§ Written request
Extract the complete data exactly as given.

§ Dataset extract
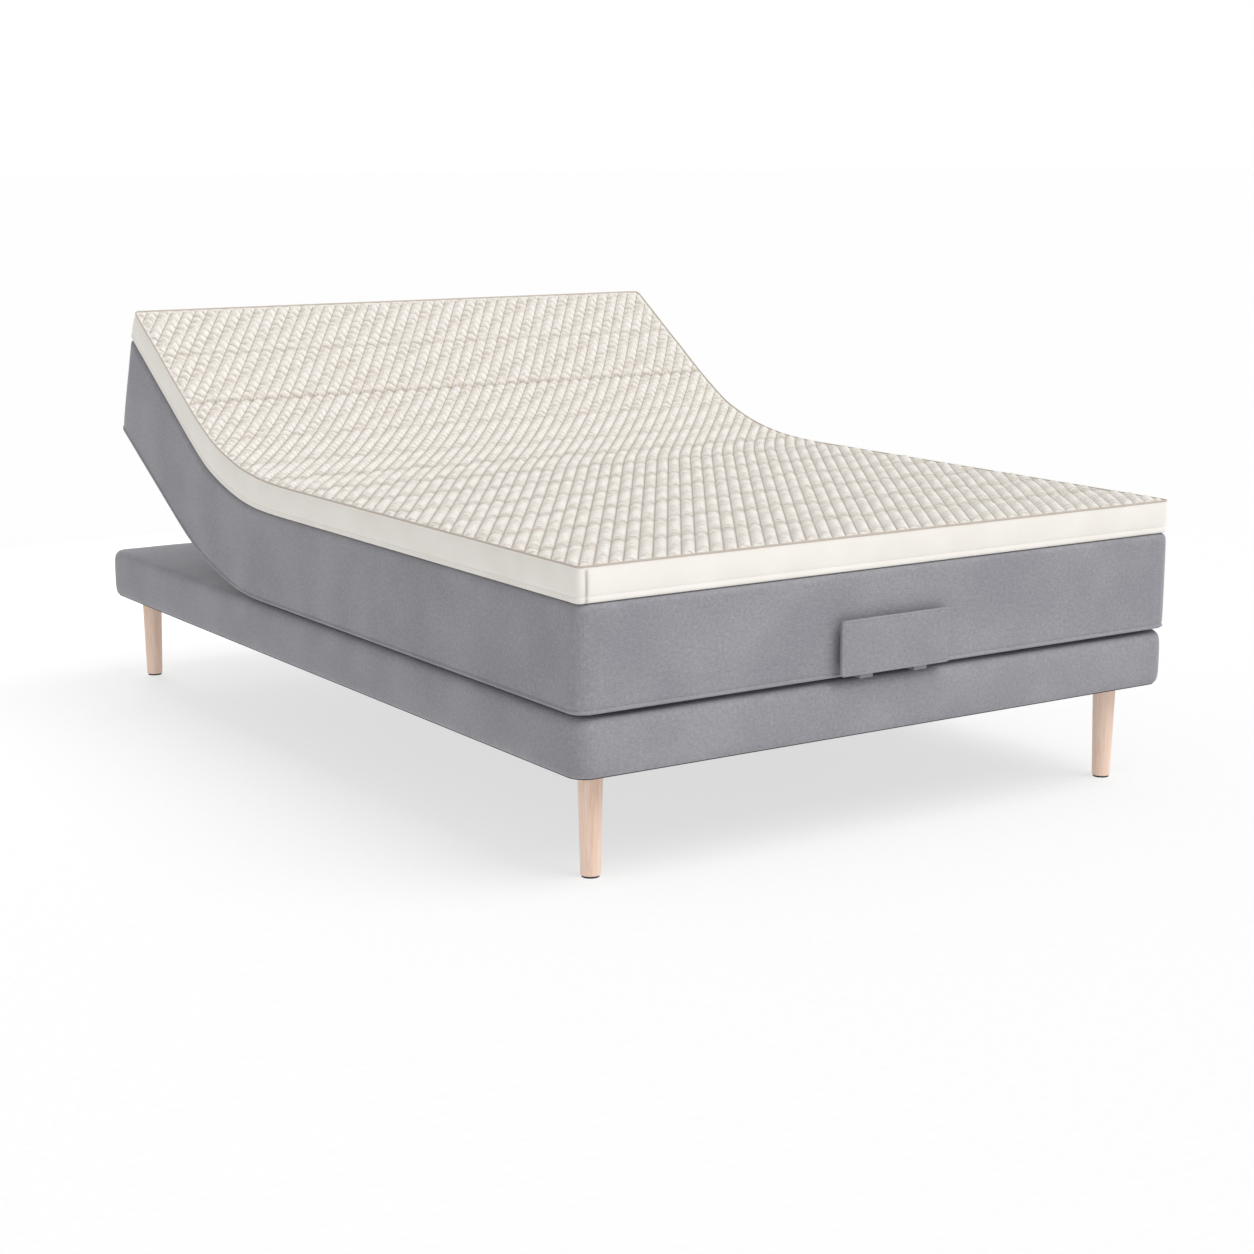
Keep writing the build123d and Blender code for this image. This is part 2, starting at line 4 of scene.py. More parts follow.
import bpy
import numpy as np
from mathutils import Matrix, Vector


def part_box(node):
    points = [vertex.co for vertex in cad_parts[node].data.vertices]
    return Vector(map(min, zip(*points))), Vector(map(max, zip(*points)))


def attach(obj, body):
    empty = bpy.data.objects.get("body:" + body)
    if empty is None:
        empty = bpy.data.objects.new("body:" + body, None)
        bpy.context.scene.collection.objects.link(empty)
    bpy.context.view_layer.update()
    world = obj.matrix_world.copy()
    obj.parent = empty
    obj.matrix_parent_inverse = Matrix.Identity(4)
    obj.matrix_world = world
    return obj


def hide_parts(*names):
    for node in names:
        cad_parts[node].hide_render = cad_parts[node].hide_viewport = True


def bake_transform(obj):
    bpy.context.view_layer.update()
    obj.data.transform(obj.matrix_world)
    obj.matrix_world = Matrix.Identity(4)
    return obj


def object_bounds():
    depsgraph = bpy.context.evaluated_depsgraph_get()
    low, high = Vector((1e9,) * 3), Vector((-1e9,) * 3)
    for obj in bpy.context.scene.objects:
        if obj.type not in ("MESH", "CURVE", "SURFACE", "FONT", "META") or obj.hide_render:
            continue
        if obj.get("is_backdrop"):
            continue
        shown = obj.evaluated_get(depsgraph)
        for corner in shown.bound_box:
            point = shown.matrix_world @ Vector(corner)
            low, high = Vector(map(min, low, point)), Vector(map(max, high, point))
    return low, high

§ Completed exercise
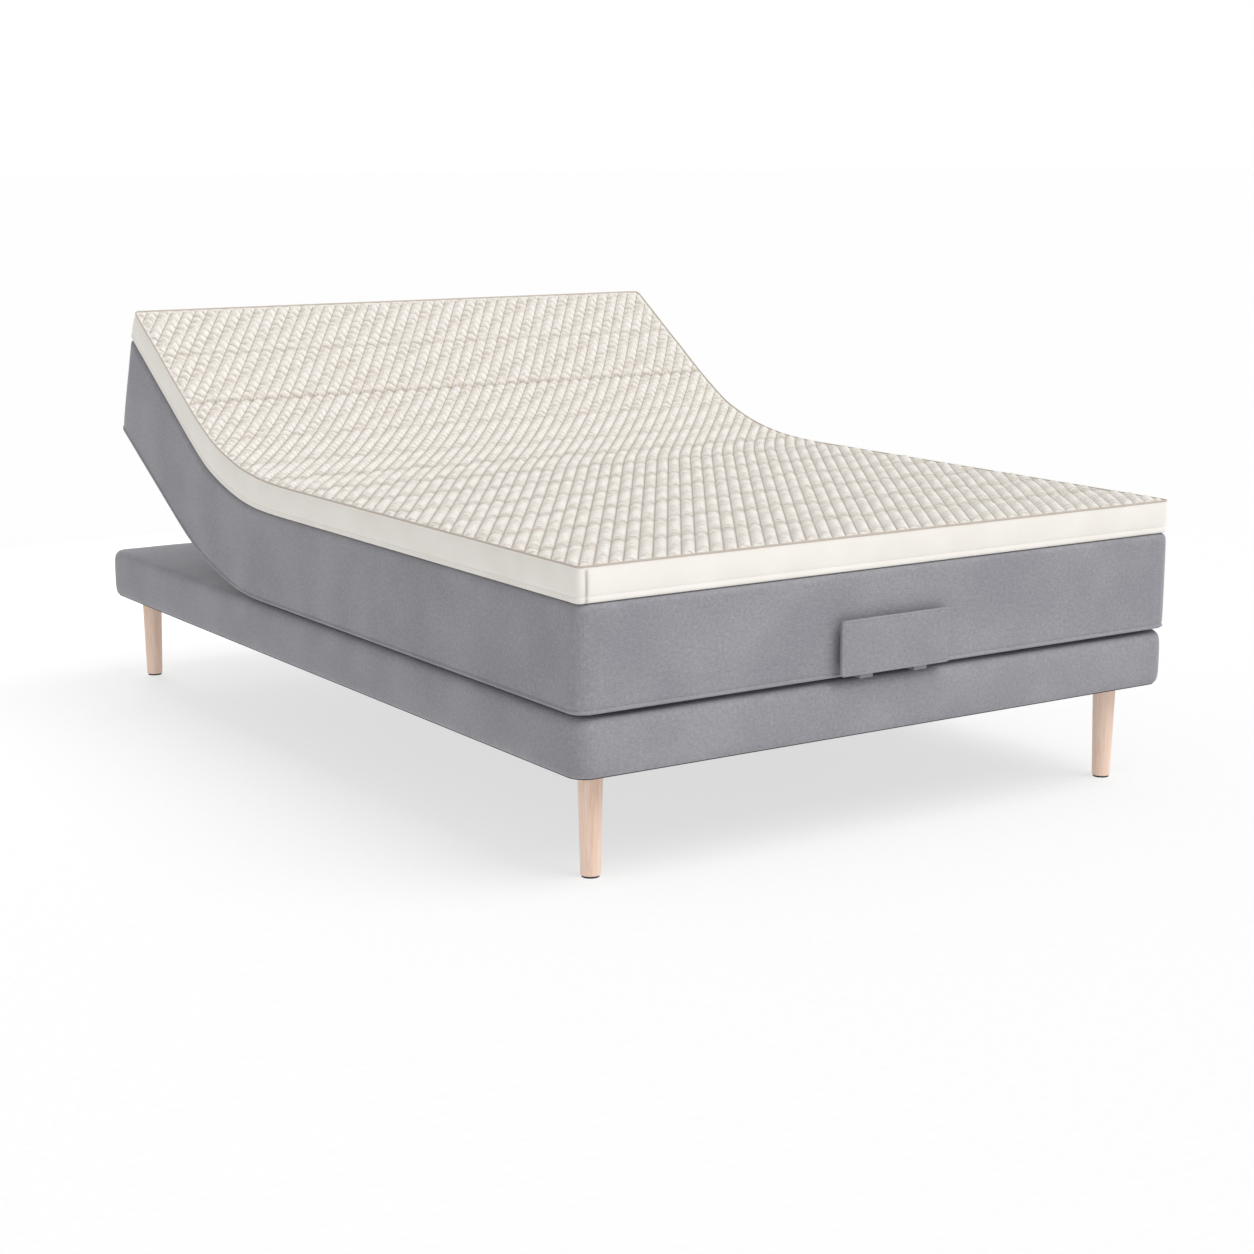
Keep writing the build123d and Blender code for this image. This is part 2, starting at line 4 of scene.py. More parts follow.
import bpy
import numpy as np
from mathutils import Matrix, Vector


def part_box(node):
    points = [vertex.co for vertex in cad_parts[node].data.vertices]
    return Vector(map(min, zip(*points))), Vector(map(max, zip(*points)))


def attach(obj, body):
    empty = bpy.data.objects.get("body:" + body)
    if empty is None:
        empty = bpy.data.objects.new("body:" + body, None)
        bpy.context.scene.collection.objects.link(empty)
    bpy.context.view_layer.update()
    world = obj.matrix_world.copy()
    obj.parent = empty
    obj.matrix_parent_inverse = Matrix.Identity(4)
    obj.matrix_world = world
    return obj


def hide_parts(*names):
    for node in names:
        cad_parts[node].hide_render = cad_parts[node].hide_viewport = True


def bake_transform(obj):
    bpy.context.view_layer.update()
    obj.data.transform(obj.matrix_world)
    obj.matrix_world = Matrix.Identity(4)
    return obj


def object_bounds():
    depsgraph = bpy.context.evaluated_depsgraph_get()
    low, high = Vector((1e9,) * 3), Vector((-1e9,) * 3)
    for obj in bpy.context.scene.objects:
        if obj.type not in ("MESH", "CURVE", "SURFACE", "FONT", "META") or obj.hide_render:
            continue
        if obj.get("is_backdrop"):
            continue
        shown = obj.evaluated_get(depsgraph)
        for corner in shown.bound_box:
            point = shown.matrix_world @ Vector(corner)
            low, high = Vector(map(min, low, point)), Vector(map(max, high, point))
    return low, high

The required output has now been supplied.